To me, all the complaints in this thread are a great filter. It keeps away all the people that are too lazy and/or incapable to figure out basic things, which are not the people I want to interact with online anyway

[–] [email protected] 1 points 1 year ago

My tech self surprised me, as I agree.

However, my art self is sad. I'm sure the art community will take a long time to figure out Lemmy.

[–] [email protected] 1 points 1 year ago (1 children)

"It's a good filter" is often just an excuse to not improve the UX. You hear this way more from open-source technically-inclined folks than you do from folks who care about building a product that people want to use.

[–] [email protected] 1 points 1 year ago

Honestly I don't think the UX is bad. Sure, a few things could be improved, but it's in a great overall state, especially considering its current growth rate

[–] [email protected] -1 points 1 year ago

where are the technical criticisms?

[–] [email protected] -1 points 1 year ago (1 children)

It has sort of been said already, but I didn't find a reply stating my exact criticism so I'll chime in.
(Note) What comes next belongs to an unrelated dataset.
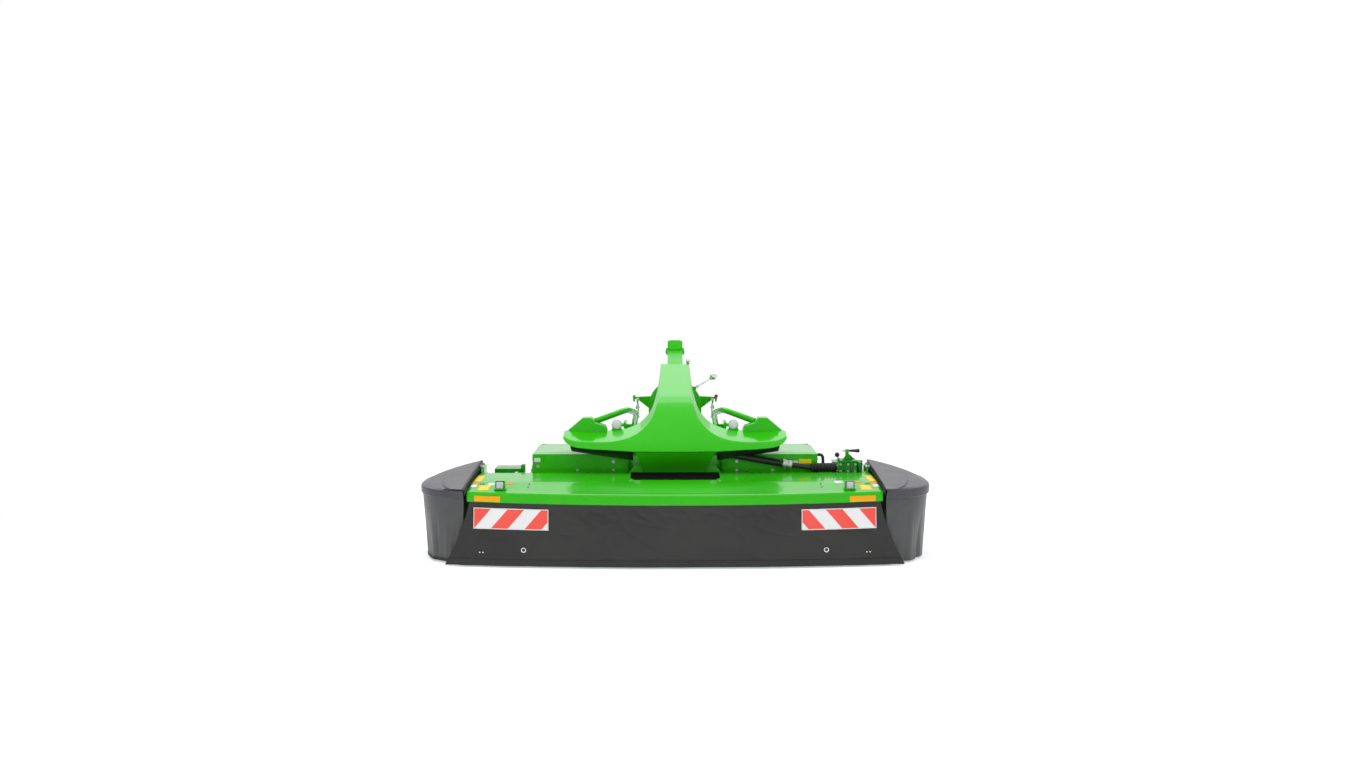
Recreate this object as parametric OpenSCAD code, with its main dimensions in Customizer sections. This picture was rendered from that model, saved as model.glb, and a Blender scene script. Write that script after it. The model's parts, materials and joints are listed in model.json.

Lemmy and the fediverse is confusing. Instances, federation, de-federating, and all the other techno-garble is not something most internet users have any frame of reference for and I imagine it is very off-putting to a vast majority of potential users.

I'm not usually one to harp on user experience but it's just a mess trying to get into this whole thing. I was driven by a hatred for reddit to figure it out and I'm a software developer by trade, but still was scratching my head at wtf all these terms were and how it all works. Lemmy and the fediverse desperately needs some onboarding/marketing work and to ditch this sentiment of "if you can't figure it out then we don't want you here."

[–] [email protected] 2 points 1 year ago

I do want to mention that despite what I said above, I think apps are doing a good job at making exploration kinda easier. Been digging wefwef/voyager and looking forward to Boost and Sync to check out.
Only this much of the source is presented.